Mgr Cleopas, le métropolite orthodoxe de Suède et de toute la Scandinavie, confirme lui aussi l’absence de tout fossé séparant les chrétiens orthodoxes et d’Europe de l’Est des autres. Lors d’un entretien avec le Service de presse protestant (EPD), il a constaté, malgré les divergences sur le fond, «un véritable esprit de coopération».

Petra Bosse-Huber, évêque en charge des questions internationales au sein de l’Église protestante d’Allemagne, a la même impression. Sur le sujet des migrants en particulier, tout a été question de «chercher ensemble un chemin» en dépit de situations très différentes, et le résultat a été «tout à fait prometteur», explique-t-elle. Sur d’autres «thèmes difficiles» tels que la finance et l’identité, la volonté «de provoquer le changement et de réaliser de vraies avancées» était également manifeste. En outre, la CEC est parvenue à s’entendre sur une révision de sa Constitution — un sujet juridiquement complexe qui avait dominé la dernière assemblée générale, organisée à Budapest.

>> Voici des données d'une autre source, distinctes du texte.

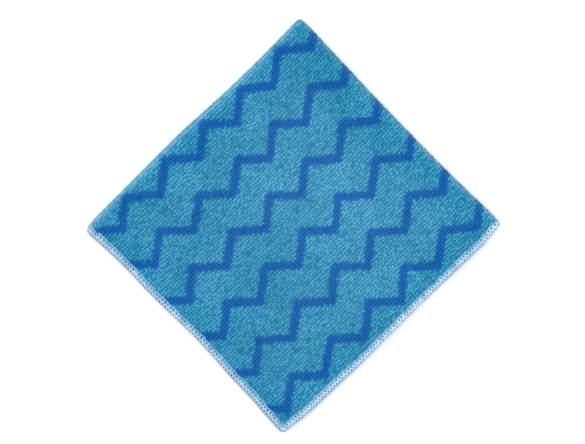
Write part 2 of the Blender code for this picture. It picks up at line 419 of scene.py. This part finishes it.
def brushingAndPaintedLight(u, v):
    # tone and wear that the brushing gives to a place on the flat cloth, with the painted shade and painted
    # sheen of its rims, folds and seams
    x, y, z = np.moveaxis(foldCloth(u, v, 0.0 * u) / mm, -1, 0)
    toRim = np.minimum(plan["sideX"] - np.abs(x), plan["sideY"] - np.abs(y))
    near = 1.0 - ease(toRim / brushedAndPaintedLight["rimReach"])
    # painted shade towards the rims
    tone = brushedAndPaintedLight["rim"][0] * near
    wearAndPaintedLight = brushedAndPaintedLight["wearAndPaintedLight"] + brushedAndPaintedLight["rim"][1] * near
    for px, py, reach, patchTone, patchWorn in brushedAndPaintedLight["patches"]:
        patch = np.exp(-((x - px) ** 2 + (y - py) ** 2) / reach**2)
        tone = tone + patchTone * patch
        wearAndPaintedLight = wearAndPaintedLight + patchWorn * patch

    toFirst = plan["sideY"] + readTable(plan["upper"], x) - plan["middle"][1] - y
    toSecond = plan["sideX"] + readTable(plan["right"], y) - plan["middle"][0] - x
    stray, strayLength = brushedAndPaintedLight["edgeStray"]
    foldSheenAndWear = 0.0
    for toFold, along, fold in ((toFirst, x, brushedAndPaintedLight["firstFold"]), (toSecond, y, brushedAndPaintedLight["secondFold"])):
        near = np.exp(-np.maximum(toFold, 0.0) / fold["reach"])
        apart = fold["edgeApart"]
        strayed = stray * np.sin(tau * along / (strayLength * apart))
        uneven = 0.5 + 0.5 * np.sin(tau * along / apart + strayed)
        # painted shade on the underside of each fold's roll, seen at its very edge
        paintedEdgeShade = fold["paintedEdgeShade"] * uneven * (1.0 - easeBetween(z, fold["edgeFull"], fold["edgeEnd"]))
        tone = tone + paintedEdgeShade * near
        # painted sheen and wear on the upper part of each bend
        foldSheenAndWear = np.maximum(foldSheenAndWear, near * easeBetween(z, fold["sheenAndWearFrom"], fold["sheenAndWearFull"]))

    # painted highlight beside the first fold
    band = brushedAndPaintedLight["band"]
    wider = 1.0 + band["wider"] * np.exp(-((x - band["widestAt"]) / band["widerReach"]) ** 2)
    bandToneWithPaintedLight = band["tone"] * (1.0 - ease(toFirst / (band["reach"] * wider)))
    cornerShare, cornerReach = brushedAndPaintedLight["foldCorner"]
    foldPaleShare = 1.0 - cornerShare * np.exp(-np.hypot(toFirst, toSecond) / cornerReach)
    tone = tone + bandToneWithPaintedLight * foldPaleShare
    wearAndPaintedLight = wearAndPaintedLight + foldSheenAndWear * foldPaleShare

    # painted shade next to the overlock
    for inset, (amount, fadeMix, reach) in ((cloth["halfU"] - np.abs(u), brushedAndPaintedLight["ribEnds"]),
                                         (cloth["halfV"] - np.abs(v), brushedAndPaintedLight["ribSides"])):
        near = 1.0 - ease((inset - cloth["needleLine"]) / reach)
        tone = tone + amount * near
        wearAndPaintedLight = wearAndPaintedLight + fadeMix * near
    return tone, np.clip(wearAndPaintedLight, 0.0, 1.0)


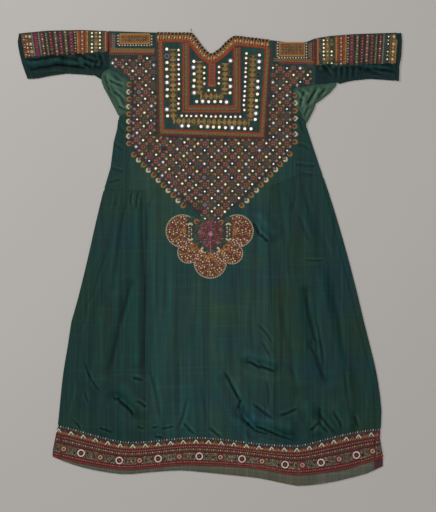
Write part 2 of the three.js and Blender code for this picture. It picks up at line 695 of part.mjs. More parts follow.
/** A gusset is folded along its free edge, with puckers on its front. */
function addGusset(name, gusset) {
  const edge = gussetEdge(gusset);
  const outline = pieceOutline([...points(gusset.seam).slice(1, -1), ...edge]);
  const cloth = {
    left: Math.min(...outline.map((p) => p.x)) - GUSSET_LATTICE,
    right: Math.max(...outline.map((p) => p.x)) + GUSSET_LATTICE,
    foot: Math.min(...outline.map((p) => p.y)) - GUSSET_LATTICE,
    top: Math.max(...outline.map((p) => p.y)) + GUSSET_LATTICE,
    lattice: GUSSET_LATTICE,
    lift: (x, y) => gussetLift(outline, edge, x, y),
  };
  const layers = clothPiece(cloth, FRONT, outline).add(flatWall(outline, BACK));
  const bend = fold(gusset.inward < 0 ? edge : edge.slice().reverse());
  add(name, layers.add(bend), SATIN_PALE);
}

/** The left sleeve is a flat tube, folded along its top and its underarm. */
function addSleeveLeft() {
  const gusset = gussetSeam(GUSSET_LEFT, 0, GUSSET_LEFT.corner);
  const topFold = offsetLine(points(TOP_LEFT.slice(0, 4)), -FOLD_OUTER);
  const underFold = offsetLine(points([CUFF_LEFT.at(-1), ...UNDER_LEFT]), FOLD_OUTER);
  const back = pieceOutline([
    ...topFold, ...gusset.slice().reverse(), ...underFold.slice().reverse(),
    ...points(CUFF_LEFT).reverse().slice(1),
  ]);
  const cuff = cuffFrontLeft();
  const front = pieceOutline([
    ...topFold.slice(1), ...gusset.slice().reverse(), ...underFold.slice(2).reverse(),
    ...cuff.slice().reverse(),
  ]);
  const sleeve = clothPiece(SLEEVE_CLOTH_LEFT, FRONT, front)
    .add(flatWall(back, BACK))
    .add(fold([cuff[0], ...topFold.slice(1)]))
    .add(fold([...underFold.slice(2).reverse(), cuff.at(-1)]));
  add('sleeve_left', sleeve, SATIN_SLEEVE);
  const facing = pieceOutline([...points(CUFF_LEFT), ...cuff.slice().reverse()]);
  add('cuff_facing_left', flatWall(facing, FRONT), FACING);
}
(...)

Qui plus est, même les positions les plus antagonistes peuvent trouver des points de rencontre. Ainsi, l’évêque orthodoxe serbe Irinej de Backa comme le réformé français Christian Krieger, nouveau président de la CEC, souhaitent renforcer la voix du christianisme en Europe. La réaffirmation de tout ce que la chrétienté a à offrir au continent s’est trouvée au cœur du message commun exprimé en conclusion de l’assemblée générale.

Une blessure reste cependant bien vivace à Novi Sad: les relations avec l’Église orthodoxe russe. Le membre le plus important de la CEC s’abstient de toute participation depuis environ dix ans. À en croire le secrétariat de l’organisation, la raison principale en est un conflit interne à la religion orthodoxe, portant sur les rapports de différentes Églises avec le Patriarcat moscovite. De nombreuses voix se sont exprimées lors de l’assemblée générale pour inviter les Russes à se joindre de nouveau à la communauté — un an avant le 60e anniversaire de la Conférence des Églises européennes, fondée en 1959 pour jeter un pont entre Est et Ouest.